St. Mary is a Roman Catholic church in Greenwich, Connecticut, United States, part of the Diocese of Bridgeport.

==History==
Around 1854, Greenwich became a mission station of St. John's in Stamford. Visiting priests offered Mass in private homes or at the Town Hall. In 1860 a small church was erected on William Street. The parish was founded in 1874. In 1875 Rev. M.A. Tierney added a choir gallery to the church. He later purchased land for a new church from James Elphich. During the tenure of Rev. Denis J. Cremin, the cornerstone of St. Mary's Church was laid by Bishop Thomas Galberry of Hartford. The new white frame colonial church was dedicated on May 18, 1879.

Rev. Thomas Smith became pastor in September 1879. He converted the old church on William St. into a school, which was staffed by the Sisters of Mercy from Middletown. The church was decorated in 1884 and enlarged in 1888. on May 16, 1900, a disastrous fire destroyed the early church along with a number of other buildings in the area.

The funeral of Adolphus W. Green, the founder of Nabisco (including Oreo biscuits), was held in this church on March 10, 1917.

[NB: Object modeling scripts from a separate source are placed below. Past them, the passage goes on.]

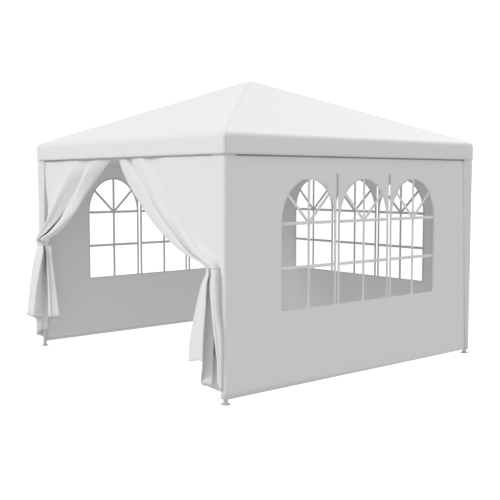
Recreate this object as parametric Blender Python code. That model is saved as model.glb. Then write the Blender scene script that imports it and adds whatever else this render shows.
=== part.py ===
"""Marquee tent, three metres square: a slot-together tube frame under a four-panel pitched roof
cover with a straight valance, three walls with arched clear windows, and a door side with two
curtains tied back to the front legs.

The frame is metres, +Z up, with the origin on the ground under the peak. The door side faces -Y.
Each leg, rail, rafter, sleeve, wall and roof panel is modelled once, for the front side or for the
front right corner, and turned about Z by quarter turns to its own place."""

import math

import bmesh
import bpy
from mathutils import Matrix, Vector

# Overall sizes
HALF_SIDE = 1.5
VALANCE_BOTTOM = 1.858
EAVE_HEIGHT = 2.0203
PEAK_HEIGHT = 2.6273
EAVE_ROUND = 0.03
PEAK_ROUND = 0.076
COVER_THICK = 0.003

# Clearance between pieces that touch
GAP = 0.0003

# Walls and the sleeves that wrap the legs
WALL_OUT = 1.4938
WALL_THICK = 0.002
WALL_FOOT = 0.044
SLEEVE_EDGE_TOP = 1.365
SLEEVE_EDGE_FOOT = 1.465
SLEEVE_TOP = 1.975
WALL_EDGE_GAP = 0.0005

# Windows, the same on three walls
SILL = 0.648
MIDDLE_BAR = 0.981
ARCH_FOOT = 1.33
ARCH_TOP = 1.678
PANE_HALF = 0.2895
PANE_PITCH = 0.643
BAR_WIDTH = 0.018
SLIT_CENTRE = 0.322
SLIT_HALF = 0.0105
SLIT_TOP = 1.717
FILM_THICK = 0.0015
FILM_BORDER = 0.02
ARC_STEPS = 4

# Tubes
TUBE_RADIUS = 0.018
RAFTER_RADIUS = 0.014
TUBE_WALL = 0.0025
SPIGOT_LENGTH = 0.04
SIDES = 16
LEG_JOINT = 1.0
CONNECTOR_ARM = 0.06
RAFTER_ARM = 0.10

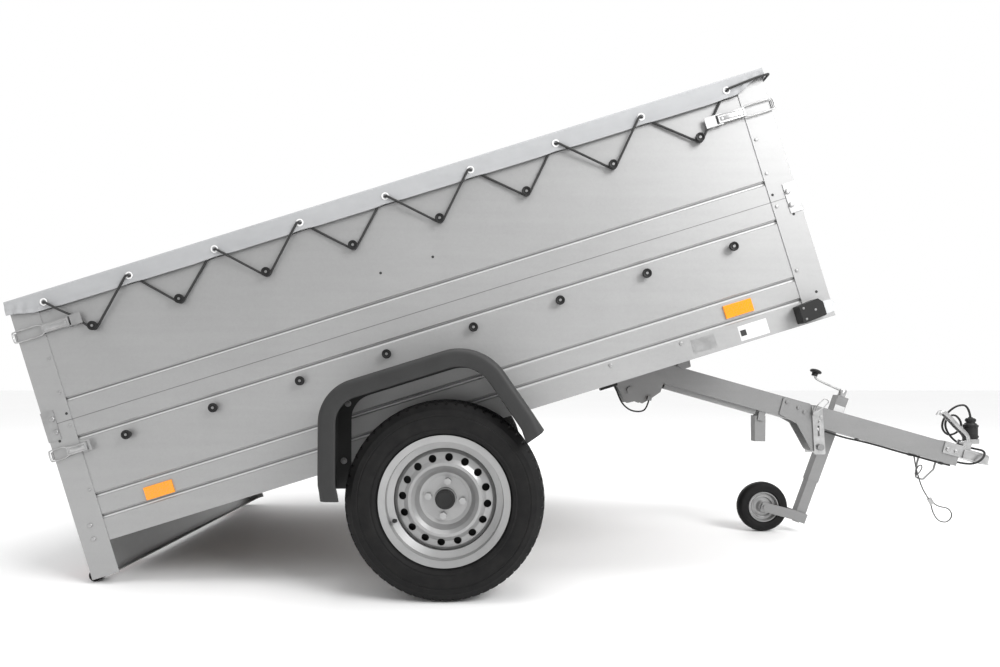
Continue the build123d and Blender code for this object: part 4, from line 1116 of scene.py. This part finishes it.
class Cords:
    """The free cables: plug cable, breakaway cable and the loop over the tipping hinge."""

    def __init__(self, wardrobe: Wardrobe) -> None:
        """Keeps the wardrobe."""
        self.wardrobe = wardrobe

    def curve(self, name: str, points: Sequence[Vector], radius: float, finish: Finish) -> bpy.types.Object:
        """Finely rounded cord in its finish."""
        cord = round_curve(name, points, radius, (6, 14))
        self.wardrobe.dress(cord, finish)
        return cord

    def plug(self) -> bpy.types.Object:
        """Round plug: rounded end, ribbed body and a gland nut, parked upright in its holder."""
        outline = [(0, -0.0500), (0.0190, -0.0500), (0.0230, -0.0470), (0.0250, -0.0400),
                   (0.0250, -0.0345), (0.0278, -0.0335), (0.0278, -0.0268), (0.0250, -0.0255),
                   (0.0250, 0.0030), (0.0238, 0.0090), (0.0270, 0.0105), (0.0270, 0.0168),
                   (0.0225, 0.0182), (0.0200, 0.0230), (0.0160, 0.0250), (0.0150, 0.0285),
                   (0.0176, 0.0295), (0.0176, 0.0400), (0.0150, 0.0430), (0.0085, 0.0448),
                   (0.0078, 0.0475), (0, 0.0480)]
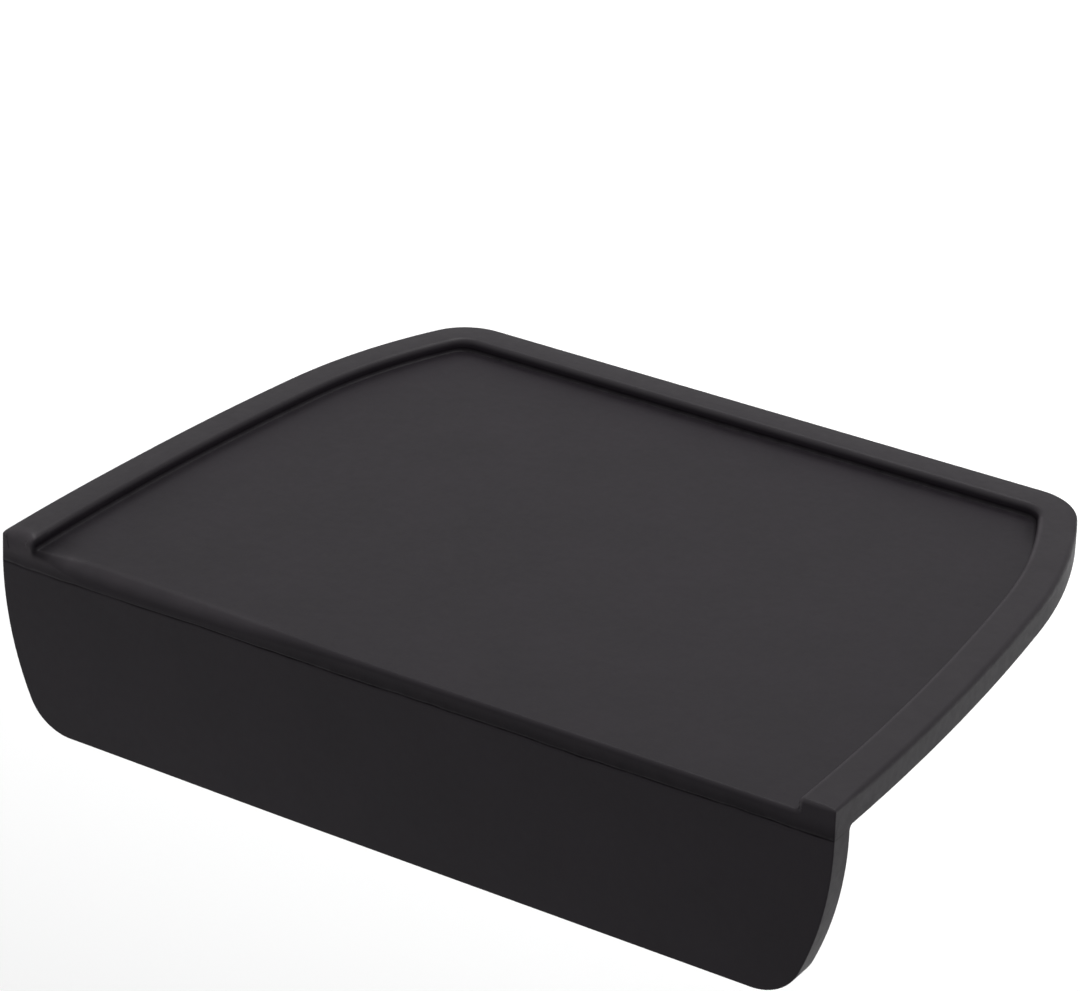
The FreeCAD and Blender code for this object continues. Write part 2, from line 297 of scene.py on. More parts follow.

Msgr. Frank Wissel was appointed pastor of St. Mary's in 1997. On the occasion of his retirement in 2014, a marble statue of Our Lady of the Miraculous Medal, donated anonymously, was erected outside the churchmin honor of Wissel. He died a week later on June 19 at the age of seventy-six.

==Architecture==
The current stone church was designed in 1900 by Henry C. Pelton. The parish complex also contains a school and convent. St. Mary Church and Rectory are included as significant contributing properties in the Greenwich Avenue Historical District, Greenwich, Connecticut.